ブラジルで話題。「貧困バーガー」、「給付金バーガー」って!?
2015年 09月 11日「miséria(みじめさ)」、「pobreza(貧困)」…。新聞の社会面の見出しかと思いきや、実はこれらはいずれも、ファストフード店にあるハンバーガーの名前だ。
グローボ系ニュースサイト「G1」が9月5日付で伝えたところによると、「miséria」や「pobreza」は、ブラジル北部アマパー州の州都マカパー市にあるハンバーガー店の人気メニューとのことである。
「Super Pobr’s(スーパー貧乏)」、「Pobr’s(貧乏)」、「Renda pra Viver Melhor(生活向上給付金)」等々、この店のメニューには飲食店ではなじみのない名前が並ぶ。
「Bolsa Familia(ボウサ・ファミリア…政府による生活扶助のための給付金制度)」、「Bolsa Escola(ボウサ・エスコーラ…政府による通学支援制度)」などブラジルで実際に行われている給付金制度の名がつけられたハンバーガーもある。
値段も3レアル台から一番高いもので12レアルまで、と看板に偽りなしの安さで、マカパー市民から支持を受けている。
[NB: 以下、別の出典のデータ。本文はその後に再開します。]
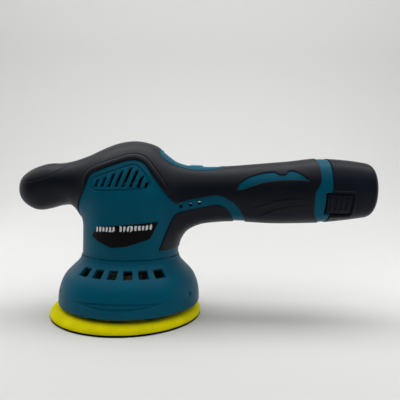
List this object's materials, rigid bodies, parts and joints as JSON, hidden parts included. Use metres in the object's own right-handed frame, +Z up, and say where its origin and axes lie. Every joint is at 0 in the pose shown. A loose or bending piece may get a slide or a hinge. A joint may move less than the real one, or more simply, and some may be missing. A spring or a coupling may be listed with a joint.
{
  "type": "dual action polisher",
  "caption": "Cordless random orbit polisher with a nose knob, vented motor neck, round shroud, offset backing pad and slide-in battery at the end of its handle.",
  "frame": {"origin": "point where the motor axis meets the plane of the pad's working face", "axes": "+X from the motor towards the battery, +Z up along the motor axis, -Y the side with the sticker"},
  "size_m": [0.2956, 0.125, 0.1428],
  "materials": {
    "teal_plastic": "satin moulded plastic",
    "grip_rubber": "soft matt overmould",
    "battery_plastic": "satin black plastic",
    "black_plastic": "glass-filled plastic",
    "label_film": "printed film",
    "button_plastic": "translucent button",
    "pad_foam": "moulded yellow foam",
    "hook": "hook fabric",
    "steel": "zinc plated",
    "copper": "enamelled copper",
    "brass": "brass",
    "magnet": "ferrite",
    "board": "printed circuit board",
    "cell": "cell sleeve",
    "wire": "wire insulation"
  },
  "bodies": {
    "housing": {"left_housing": "teal_plastic", "right_housing": "teal_plastic", "left_overmould": "grip_rubber", "right_overmould": "grip_rubber", "left_finger_grip": "grip_rubber", "right_finger_grip": "grip_rubber", "palm_pad": "grip_rubber", "saddle_trim": "teal_plastic", "label_plate": "label_film", "housing_screws": "steel", "shroud": "teal_plastic", "motor_frame": "black_plastic", "frame_screws": "steel", "motor_can": "steel", "motor_magnets": "magnet", "motor_end_bell": "black_plastic", "motor_bearings": "steel", "brush_holders": "brass", "carbon_brushes": "magnet", "motor_terminals": "brass", "motor_screws": "steel", "motor_leads": "wire", "control_board": "board", "board_parts": "black_plastic", "button_board": "board", "tact_switch": "steel", "terminal_block": "black_plastic", "terminal_blades": "brass", "switch_spring": "steel"},
    "rotor": {"motor_shaft": "steel", "armature_core": "steel", "armature_windings": "copper", "commutator": "copper", "eccentric_hub": "steel", "hub_screw": "steel", "cooling_fan": "black_plastic", "bearing_outer": "steel", "bearing_balls": "steel", "bearing_clip": "steel"},
    "pad": {"pad_spindle": "steel", "bearing_inner": "steel", "spindle_clip": "steel", "pad_stud": "steel", "pad_base": "black_plastic", "pad_foam": "pad_foam", "hook_face": "hook"},
    "switch": {"switch_button": "button_plastic"},
    "battery": {"battery_cup": "battery_plastic", "battery_tower": "battery_plastic", "battery_cells": "cell", "cell_tabs": "steel", "battery_board": "board", "battery_contacts": "brass", "battery_screws": "steel", "left_latch_spring": "steel", "right_latch_spring": "steel"},
    "left_latch": {"left_latch": "battery_plastic"},
    "right_latch": {"right_latch": "battery_plastic"}
  },
  "joints": [
    {"name": "rotor_spin", "type": "hinge", "parent": "housing", "child": "rotor", "pos_m": [0, 0, 0.04], "axis": [0, 0, 1], "continuous": true},
    {"name": "pad_spin", "type": "hinge", "parent": "rotor", "child": "pad", "pos_m": [-0.0025, 0, 0.023], "axis": [0, 0, 1], "continuous": true},
    {"name": "switch_press", "type": "slide", "parent": "housing", "child": "switch", "axis": [0, 0, -1], "range_m": [0, 0.001], "stiffness_N_per_m": 1200, "springref_m": -0.0004, "deforming": ["switch_spring"]},
    {"name": "battery_slide", "type": "slide", "parent": "housing", "child": "battery", "axis": [1, 0, 0], "range_m": [0, 0.09]},
    {"name": "left_latch_press", "type": "slide", "parent": "battery", "child": "left_latch", "axis": [0, 1, 0], "range_m": [0, 0.0012], "stiffness_N_per_m": 1500, "springref_m": -0.0005, "deforming": ["left_latch_spring"]},
    {"name": "right_latch_press", "type": "slide", "parent": "battery", "child": "right_latch", "axis": [0, -1, 0], "range_m": [0, 0.0012], "stiffness_N_per_m": 1500, "springref_m": -0.0005, "deforming": ["right_latch_spring"]}
  ]
}
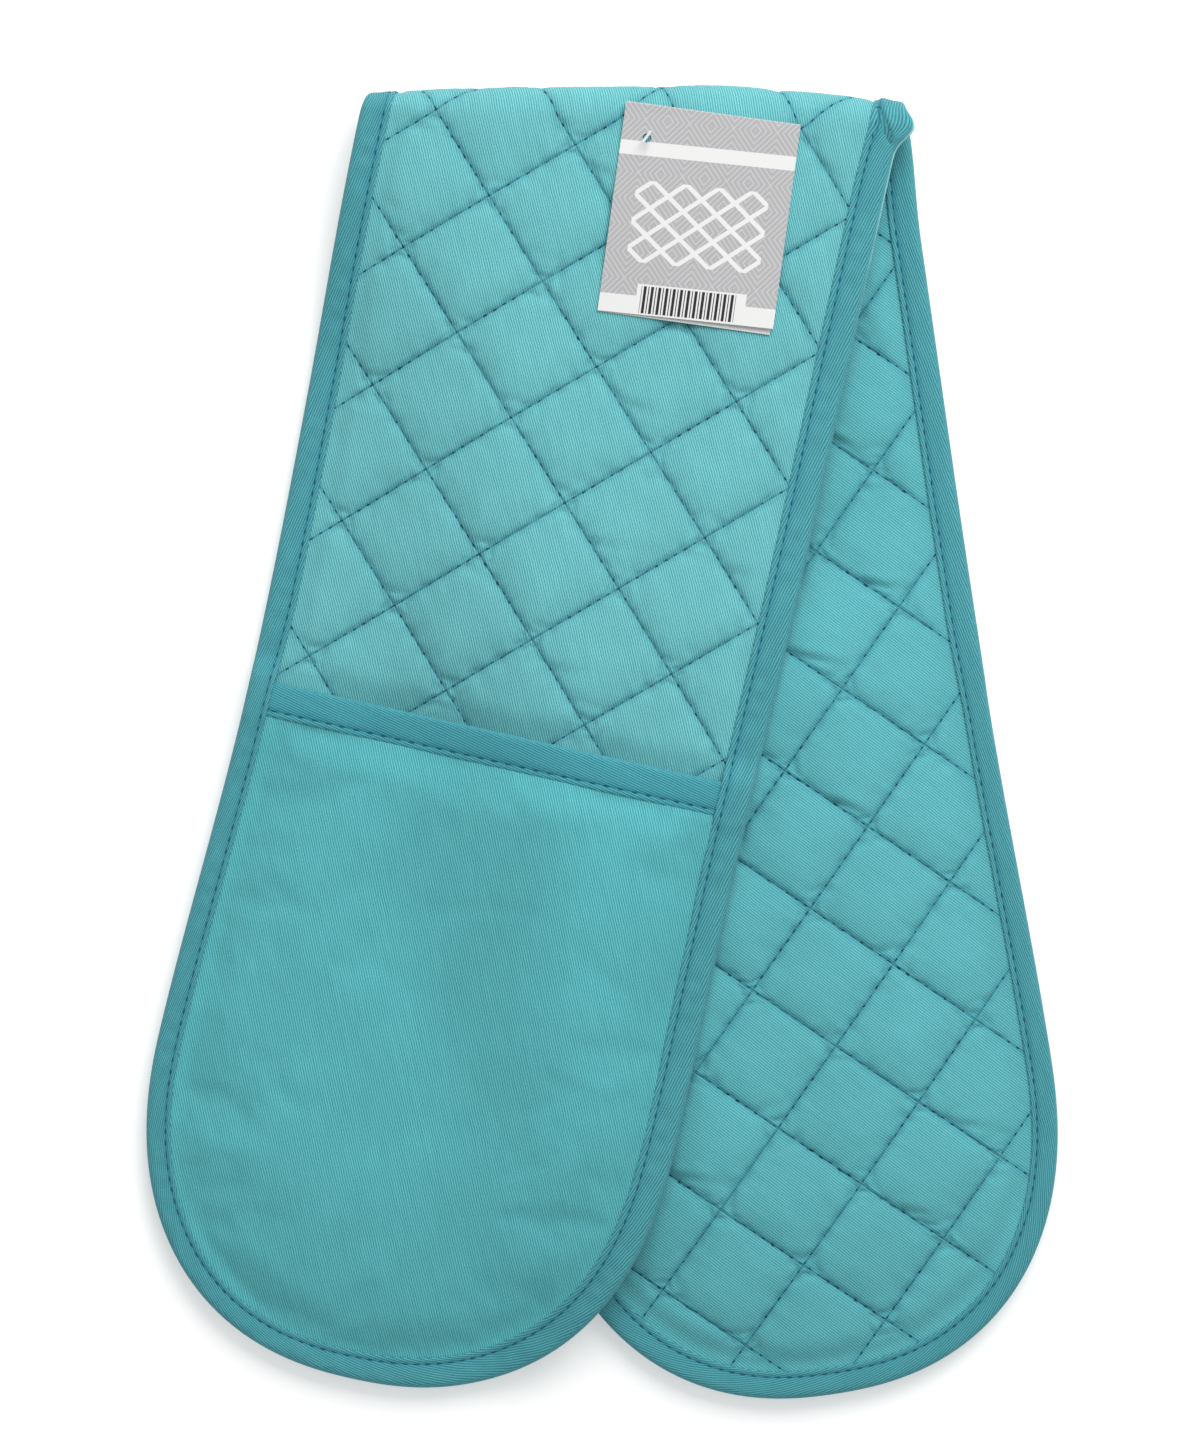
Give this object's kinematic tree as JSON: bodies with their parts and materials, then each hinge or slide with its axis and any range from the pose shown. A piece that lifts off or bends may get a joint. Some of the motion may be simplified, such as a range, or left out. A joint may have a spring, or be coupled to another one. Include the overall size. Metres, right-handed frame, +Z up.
{
  "type": "double oven glove",
  "caption": "Padded double oven glove: a quilted strap with a bound hand pocket at each end, lying folded in half and fanned, with a card swing tag on a plastic pin.",
  "frame": {"origin": "centre of the bounding box at the table, under the folded glove as it lies flat", "axes": "+Z up from the table; the fold line runs along X at the +Y end; the strap's two halves run towards -Y, the upper one leaning to -X and the lower one to +X"},
  "size_m": [0.3021, 0.4324, 0.0368],
  "materials": {
    "twill": "cotton twill, teal, matt",
    "binding": "cotton twill bias tape, slightly darker and bluer teal, matt",
    "wadding": "soft off-white polyester wadding",
    "lining": "plain unbleached cotton",
    "card": null,
    "pin": "clear to white nylon"
  },
  "bodies": {
    "back_half": {"back_reverse_cover": "twill", "back_wadding": "wadding", "back_inner_cover": "twill", "back_binding": "binding", "back_pocket_lining": "lining", "back_pocket_wadding": "wadding", "back_pocket_panel": "twill", "back_pocket_hem": "binding"},
    "fold_band_1": {"fold_1_reverse_cover": "twill", "fold_1_wadding": "wadding", "fold_1_inner_cover": "twill", "fold_1_binding_left": "binding", "fold_1_binding_right": "binding"},
    "fold_band_2": {"fold_2_reverse_cover": "twill", "fold_2_wadding": "wadding", "fold_2_inner_cover": "twill", "fold_2_binding_left": "binding", "fold_2_binding_right": "binding"},
    "fold_band_3": {"fold_3_reverse_cover": "twill", "fold_3_wadding": "wadding", "fold_3_inner_cover": "twill", "fold_3_binding_left": "binding", "fold_3_binding_right": "binding"},
    "front_half": {"front_reverse_cover": "twill", "front_wadding": "wadding", "front_inner_cover": "twill", "front_binding": "binding", "front_pocket_lining": "lining", "front_pocket_wadding": "wadding", "front_pocket_panel": "twill", "front_pocket_hem": "binding", "tag_pin": "pin"},
    "tag": {"tag_rear_leaf": "card"},
    "tag_leaf": {"tag_front_leaf": "card"}
  },
  "joints": [
    {"name": "fold_bend_1", "type": "hinge", "parent": "back_half", "child": "fold_band_1", "pos_m": [0, 0.20953, 0.00118], "axis": [-1, 0, 0], "range_deg": [0, 43]},
    {"name": "fold_bend_2", "type": "hinge", "parent": "fold_band_1", "child": "fold_band_2", "pos_m": [0, 0.2154, 0.00705], "axis": [-1, 0, 0], "range_deg": [0, 43]},
    {"name": "fold_bend_3", "type": "hinge", "parent": "fold_band_2", "child": "fold_band_3", "pos_m": [0, 0.2154, 0.01535], "axis": [-1, 0, 0], "range_deg": [0, 43]},
    {"name": "fold_bend_4", "type": "hinge", "parent": "fold_band_3", "child": "front_half", "pos_m": [0, 0.20953, 0.02122], "axis": [-1, 0, 0], "range_deg": [0, 43]},
    {"name": "tag_swivel", "type": "hinge", "parent": "front_half", "child": "tag", "pos_m": [0.0037, 0.19913, 0.0227], "axis": [0, 0, 1], "continuous": true},
    {"name": "tag_open", "type": "hinge", "parent": "tag", "child": "tag_leaf", "pos_m": [0.02531, 0.20762, 0.02285], "axis": [-0.9945, 0.1045, 0], "range_deg": [0, 15]}
  ]
}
家計の足しになればと思って数年前に始めた軽食堂が、今や家計の中心となっている、とオーナーのカイージ・カラードさんは語る。
11歳になる息子に動物アレルギーがあることが判明したことがきっかけで、ペットショップを廃業したカイージさんは、飲食業を始めた。最初は大変だったが、固定客を得るための施策が功を奏した。
しかもここ、お店の名前も「Pobr’s(貧乏人の店)」!
「(店の)名前はこの地域を表しています。ここは貧しいのです。最初は名前を『pobres』(ポルトガル語で「貧乏人たち」、の意)としていました。ある時、ある有名飲食チェーン店の短縮形のロゴマークでを見て、それが気に入って今の店名に変えました。そのロゴマークの影響は受けていますが、私の店の名前はちゃんと商標登録されていますし、その有名飲食チェーンのマカパー店オーナーも、私のところに来て、クリエイティヴィティに賛同してくださいました(笑)」(カイージさん)
現在の店名のアイディアのもとになったファストフードチェーンは「Bob’s」だろう。
「Pobr’s(貧乏人の店)」第1号店は州都マカパーの大学前にあり、ホットドッグの安さで学生たちの注目を集めた。商売はどんどん広がり、パーティや人が集まるイベントにも仕出しをしている。
メニューには牛肉、卵、ソーセージ、鶏肉、サラダそしてカラブレーザ(ブラジル式生ソーセージ)などの具が記載されている。店の発展とともに店主の遊び心に満ちた、社会福祉プログラムを風刺したメニューが増えていった。
「Pobr’s」には「Pobreza Suprema(ビンボー最上級)」というメニューがあり、パンの間にフィレ肉、ベーコン、エビ、カラブレーザ、牛肉、チーズ、ハム、モルタデーラソーセージを挟んである。
一方、「Rico(金持ち)」サンドは、経済危機の影響でパン、牛肉とサラダのみがはさんであるだけである。
これらのメニューの名前とその中身はカイージさんが自分の経験からインスピレーションを受けたものだという。
「以前に一度、このマカパーで重要人物とされている人が集まるおしゃれなイベントに招待されたことがありました。そこにいる間、提供されたのはカクテル1杯のみでした。おなかペコペコで着いたのに、それだけだったんです。そのすぐ後に携帯電話が鳴って、友人の母の誕生日パーティに呼ばれました。友人の家は市の中心部から外れた地域にありましたが、すぐに向かいました。友人の家には風船が3つしか飾ってありませんでしたが、マカロニ、リゾット、ケーキ、タルトなどなど、食べ物がたくさんあり、家に持ち帰らせてもらえるほどでした」とカイージさんは振り返る。
売上をさらに伸ばすために、カイージさんは市の中心部以外にも新たな出店を考えているところだという。